Si partimos del texto anterior, no ha quedado claro si los Juzgados Indígenas, como juzgados especializados en la materia, son las instancias actualmente reconocidas como exclusivas para la práctica de la justicia indígena; o, por el contrario, si los Juzgados Indígenas coexisten con “los órganos que para ese efecto existen ancestralmente dentro de cada etnia” que, en el caso de Cuetzalan, se podría argumentar que son los jueces de paz.
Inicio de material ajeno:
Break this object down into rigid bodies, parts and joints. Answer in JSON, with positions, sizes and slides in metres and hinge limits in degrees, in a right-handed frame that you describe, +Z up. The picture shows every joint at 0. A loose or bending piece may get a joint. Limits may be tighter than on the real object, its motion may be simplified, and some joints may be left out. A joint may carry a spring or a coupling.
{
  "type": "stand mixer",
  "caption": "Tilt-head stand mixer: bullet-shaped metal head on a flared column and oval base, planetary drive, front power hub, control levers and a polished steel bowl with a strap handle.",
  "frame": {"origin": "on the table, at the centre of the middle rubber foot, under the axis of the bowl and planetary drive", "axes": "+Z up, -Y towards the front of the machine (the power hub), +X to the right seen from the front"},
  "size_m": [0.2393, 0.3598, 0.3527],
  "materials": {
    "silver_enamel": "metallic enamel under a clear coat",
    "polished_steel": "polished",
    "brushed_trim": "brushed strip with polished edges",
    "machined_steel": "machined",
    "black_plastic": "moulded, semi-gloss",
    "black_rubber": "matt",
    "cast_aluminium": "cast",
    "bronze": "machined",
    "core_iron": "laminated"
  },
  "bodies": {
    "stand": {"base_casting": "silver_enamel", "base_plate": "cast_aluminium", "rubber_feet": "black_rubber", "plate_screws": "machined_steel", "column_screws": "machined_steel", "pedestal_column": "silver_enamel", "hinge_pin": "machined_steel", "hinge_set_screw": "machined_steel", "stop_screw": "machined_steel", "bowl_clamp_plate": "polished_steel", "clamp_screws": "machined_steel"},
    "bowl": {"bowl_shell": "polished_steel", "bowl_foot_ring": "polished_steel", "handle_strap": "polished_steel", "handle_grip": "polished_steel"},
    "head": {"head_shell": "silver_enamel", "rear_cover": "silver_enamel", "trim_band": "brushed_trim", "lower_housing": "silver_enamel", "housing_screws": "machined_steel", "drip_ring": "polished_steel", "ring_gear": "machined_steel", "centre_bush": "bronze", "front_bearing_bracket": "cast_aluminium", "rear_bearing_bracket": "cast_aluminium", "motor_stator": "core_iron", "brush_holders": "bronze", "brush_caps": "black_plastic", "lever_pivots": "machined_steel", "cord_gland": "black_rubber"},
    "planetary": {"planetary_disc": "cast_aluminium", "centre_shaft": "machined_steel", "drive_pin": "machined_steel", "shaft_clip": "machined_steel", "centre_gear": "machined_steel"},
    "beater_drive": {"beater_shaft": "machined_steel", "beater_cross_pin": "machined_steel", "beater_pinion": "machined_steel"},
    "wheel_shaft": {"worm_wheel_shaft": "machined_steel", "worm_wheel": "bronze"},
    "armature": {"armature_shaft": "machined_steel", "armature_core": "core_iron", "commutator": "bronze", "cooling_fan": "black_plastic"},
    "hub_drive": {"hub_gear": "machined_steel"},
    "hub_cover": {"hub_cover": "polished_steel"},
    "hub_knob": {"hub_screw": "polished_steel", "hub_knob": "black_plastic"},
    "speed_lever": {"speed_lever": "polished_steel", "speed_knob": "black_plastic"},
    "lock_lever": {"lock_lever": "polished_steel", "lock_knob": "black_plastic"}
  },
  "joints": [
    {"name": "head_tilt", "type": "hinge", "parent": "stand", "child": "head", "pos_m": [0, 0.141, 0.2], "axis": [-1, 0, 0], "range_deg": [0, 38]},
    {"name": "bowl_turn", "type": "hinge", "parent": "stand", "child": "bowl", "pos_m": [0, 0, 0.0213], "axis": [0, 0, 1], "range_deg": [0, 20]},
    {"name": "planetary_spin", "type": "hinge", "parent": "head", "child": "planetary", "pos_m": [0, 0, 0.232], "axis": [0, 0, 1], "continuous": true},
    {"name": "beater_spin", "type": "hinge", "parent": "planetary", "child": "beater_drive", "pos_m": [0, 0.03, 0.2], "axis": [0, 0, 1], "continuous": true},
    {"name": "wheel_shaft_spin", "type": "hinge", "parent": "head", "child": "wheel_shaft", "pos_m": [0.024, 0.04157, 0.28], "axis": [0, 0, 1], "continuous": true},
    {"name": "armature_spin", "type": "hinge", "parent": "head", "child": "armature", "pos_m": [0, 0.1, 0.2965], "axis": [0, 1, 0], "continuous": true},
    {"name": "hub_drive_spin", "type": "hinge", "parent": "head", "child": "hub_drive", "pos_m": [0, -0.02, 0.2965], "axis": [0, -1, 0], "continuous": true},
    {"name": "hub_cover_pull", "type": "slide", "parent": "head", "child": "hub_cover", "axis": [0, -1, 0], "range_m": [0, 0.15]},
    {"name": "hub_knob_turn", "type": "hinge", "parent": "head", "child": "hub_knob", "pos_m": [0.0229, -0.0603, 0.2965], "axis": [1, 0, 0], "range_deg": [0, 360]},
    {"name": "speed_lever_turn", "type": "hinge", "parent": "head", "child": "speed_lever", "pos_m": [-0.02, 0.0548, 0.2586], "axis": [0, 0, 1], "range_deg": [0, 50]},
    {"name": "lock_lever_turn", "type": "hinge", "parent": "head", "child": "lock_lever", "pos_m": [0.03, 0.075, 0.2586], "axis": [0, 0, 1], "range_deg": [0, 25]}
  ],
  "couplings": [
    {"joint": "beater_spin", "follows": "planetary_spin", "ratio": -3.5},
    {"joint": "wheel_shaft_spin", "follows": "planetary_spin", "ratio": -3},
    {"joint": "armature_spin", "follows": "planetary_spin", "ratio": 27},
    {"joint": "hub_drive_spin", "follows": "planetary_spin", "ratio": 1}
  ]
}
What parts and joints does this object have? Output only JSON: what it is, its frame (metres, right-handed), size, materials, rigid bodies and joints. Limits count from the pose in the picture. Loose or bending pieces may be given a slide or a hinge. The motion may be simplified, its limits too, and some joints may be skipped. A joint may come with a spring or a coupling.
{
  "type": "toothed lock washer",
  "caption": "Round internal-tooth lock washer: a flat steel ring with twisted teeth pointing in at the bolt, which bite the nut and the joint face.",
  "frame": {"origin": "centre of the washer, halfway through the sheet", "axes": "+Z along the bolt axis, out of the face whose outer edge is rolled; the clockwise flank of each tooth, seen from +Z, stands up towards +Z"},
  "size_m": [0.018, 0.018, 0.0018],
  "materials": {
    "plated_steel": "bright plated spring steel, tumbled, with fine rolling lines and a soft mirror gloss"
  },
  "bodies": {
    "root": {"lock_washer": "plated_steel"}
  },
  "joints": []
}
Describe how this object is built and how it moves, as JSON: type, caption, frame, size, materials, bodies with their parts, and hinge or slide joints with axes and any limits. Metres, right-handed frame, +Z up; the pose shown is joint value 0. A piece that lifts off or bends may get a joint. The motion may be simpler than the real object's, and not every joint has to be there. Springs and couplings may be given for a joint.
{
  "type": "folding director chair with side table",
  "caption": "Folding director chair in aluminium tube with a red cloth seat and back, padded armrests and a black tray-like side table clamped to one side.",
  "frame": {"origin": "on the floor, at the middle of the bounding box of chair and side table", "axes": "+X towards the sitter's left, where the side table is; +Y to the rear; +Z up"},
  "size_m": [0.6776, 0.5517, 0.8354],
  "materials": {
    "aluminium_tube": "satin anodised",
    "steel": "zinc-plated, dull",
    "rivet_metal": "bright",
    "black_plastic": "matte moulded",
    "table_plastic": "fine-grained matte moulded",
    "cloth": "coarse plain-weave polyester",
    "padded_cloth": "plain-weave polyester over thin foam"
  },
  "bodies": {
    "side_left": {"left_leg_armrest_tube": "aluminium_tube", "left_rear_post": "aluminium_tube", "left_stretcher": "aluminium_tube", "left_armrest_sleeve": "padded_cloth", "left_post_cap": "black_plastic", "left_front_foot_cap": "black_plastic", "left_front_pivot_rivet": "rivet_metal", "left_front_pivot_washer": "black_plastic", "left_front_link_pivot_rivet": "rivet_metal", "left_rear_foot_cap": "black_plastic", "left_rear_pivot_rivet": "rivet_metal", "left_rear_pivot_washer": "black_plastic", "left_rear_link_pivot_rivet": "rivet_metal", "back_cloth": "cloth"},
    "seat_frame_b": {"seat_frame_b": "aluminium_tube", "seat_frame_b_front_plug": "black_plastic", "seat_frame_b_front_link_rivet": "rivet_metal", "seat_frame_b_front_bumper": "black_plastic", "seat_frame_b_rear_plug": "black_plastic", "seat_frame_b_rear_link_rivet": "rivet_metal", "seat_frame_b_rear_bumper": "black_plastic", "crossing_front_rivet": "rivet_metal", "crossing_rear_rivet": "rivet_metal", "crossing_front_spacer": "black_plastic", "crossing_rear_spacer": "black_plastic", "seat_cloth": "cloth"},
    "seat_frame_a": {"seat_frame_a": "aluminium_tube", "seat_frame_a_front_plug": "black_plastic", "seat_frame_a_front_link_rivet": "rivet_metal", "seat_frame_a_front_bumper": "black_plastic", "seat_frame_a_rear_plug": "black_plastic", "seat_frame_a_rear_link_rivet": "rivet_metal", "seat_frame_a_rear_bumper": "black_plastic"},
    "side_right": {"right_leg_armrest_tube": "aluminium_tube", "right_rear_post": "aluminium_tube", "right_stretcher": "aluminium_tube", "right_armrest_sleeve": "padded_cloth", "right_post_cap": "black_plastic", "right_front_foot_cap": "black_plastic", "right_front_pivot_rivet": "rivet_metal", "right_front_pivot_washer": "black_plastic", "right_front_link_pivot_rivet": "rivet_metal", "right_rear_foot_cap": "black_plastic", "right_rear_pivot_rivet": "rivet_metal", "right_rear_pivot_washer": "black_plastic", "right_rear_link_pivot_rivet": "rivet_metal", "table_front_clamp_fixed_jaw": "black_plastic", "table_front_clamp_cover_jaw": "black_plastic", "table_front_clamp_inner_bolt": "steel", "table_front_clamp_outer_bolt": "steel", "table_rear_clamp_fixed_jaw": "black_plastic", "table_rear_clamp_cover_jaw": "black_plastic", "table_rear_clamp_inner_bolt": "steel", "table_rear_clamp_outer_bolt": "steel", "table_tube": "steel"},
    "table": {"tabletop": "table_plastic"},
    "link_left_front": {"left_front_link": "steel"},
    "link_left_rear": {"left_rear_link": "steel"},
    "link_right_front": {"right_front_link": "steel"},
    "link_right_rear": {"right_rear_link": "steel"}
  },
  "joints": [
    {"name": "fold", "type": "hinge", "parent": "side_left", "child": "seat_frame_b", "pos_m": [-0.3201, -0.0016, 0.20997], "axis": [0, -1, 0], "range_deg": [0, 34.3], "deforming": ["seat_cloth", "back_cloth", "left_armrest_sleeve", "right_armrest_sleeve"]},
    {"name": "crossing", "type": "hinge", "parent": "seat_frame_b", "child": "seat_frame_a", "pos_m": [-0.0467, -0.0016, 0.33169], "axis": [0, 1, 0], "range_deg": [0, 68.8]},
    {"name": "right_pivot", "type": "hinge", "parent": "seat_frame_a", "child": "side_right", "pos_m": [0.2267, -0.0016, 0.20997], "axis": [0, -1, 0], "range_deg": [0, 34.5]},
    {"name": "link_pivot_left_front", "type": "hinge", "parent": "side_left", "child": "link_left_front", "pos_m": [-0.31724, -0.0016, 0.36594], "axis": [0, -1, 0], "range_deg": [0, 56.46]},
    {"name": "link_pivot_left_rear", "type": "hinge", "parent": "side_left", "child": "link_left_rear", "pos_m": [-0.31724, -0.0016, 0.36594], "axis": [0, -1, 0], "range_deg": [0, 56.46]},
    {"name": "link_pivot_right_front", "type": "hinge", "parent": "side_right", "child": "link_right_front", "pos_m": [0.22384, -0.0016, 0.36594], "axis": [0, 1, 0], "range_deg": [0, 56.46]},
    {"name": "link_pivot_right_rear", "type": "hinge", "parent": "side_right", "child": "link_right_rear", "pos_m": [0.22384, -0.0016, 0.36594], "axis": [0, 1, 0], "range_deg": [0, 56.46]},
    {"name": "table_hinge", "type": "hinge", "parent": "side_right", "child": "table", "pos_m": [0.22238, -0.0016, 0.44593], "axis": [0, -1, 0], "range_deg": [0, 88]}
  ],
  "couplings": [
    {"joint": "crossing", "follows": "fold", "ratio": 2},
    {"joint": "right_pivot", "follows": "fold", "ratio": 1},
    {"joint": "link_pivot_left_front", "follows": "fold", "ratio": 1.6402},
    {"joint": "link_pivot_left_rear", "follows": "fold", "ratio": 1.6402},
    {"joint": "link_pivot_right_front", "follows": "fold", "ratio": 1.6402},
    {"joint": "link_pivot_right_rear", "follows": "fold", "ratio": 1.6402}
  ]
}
La distinción es relevante para saber si los jueces de paz están o no oficialmente facultados para llevar a cabo los llamados “procedimientos de justicia indígena” y, en todo caso, para indagar y discutir qué beneficios y perjuicios les podría traer su oficialización y, de esta forma, poder orientar sus estrategias a futuro, en sus relaciones con las autoridades estatales.
En otro plano del análisis, interpretar que solamente los Juzgados Indígenas tienen la facultad para practicar la justicia indígena constituye un ejemplo paradigmático de las actuales tecnologías de poder desplegadas por el Estado mexicano hacia las jurisdicciones indígenas. Son tecnologías consistentes en crear nuevas instituciones indígenas en vez de reconocer a las previamente existentes; en generar diferentes calidades de autoridades indígenas (unas con carácter oficial y otras no reconocidas, pero cuya autoridad es de facto), que lejos de crear especialización de funciones, tienden a provocar fragmentaciones entre tales autoridades, lo que, a su vez, hace posible ponerlas en una mejor posición para gobernarlas. Esas tecnologías también tienden a romper el tejido comunitario, pues descontinúan el derecho de sus miembros a nombrar sus propias autoridades, a vigilarlas y a pedirles que rindan cuentas, transfiriendo los roles de las comunidades a las cabeceras municipales, donde las autoridades judiciales sustituyen a los vecinos de las comunidades en la realización de esas actividades. Independientemente de que tales efectos fueran o no producto deliberado de las élites gobernantes, lo cierto es que son consecuencia directa del carácter ilegible de las leyes del Estado (Das y Poole, 2004) y de las divergentes interpretaciones y aplicaciones a las que ha dado pie, tanto entre los funcionarios del Estado como entre las poblaciones indígenas a las que se han dirigido.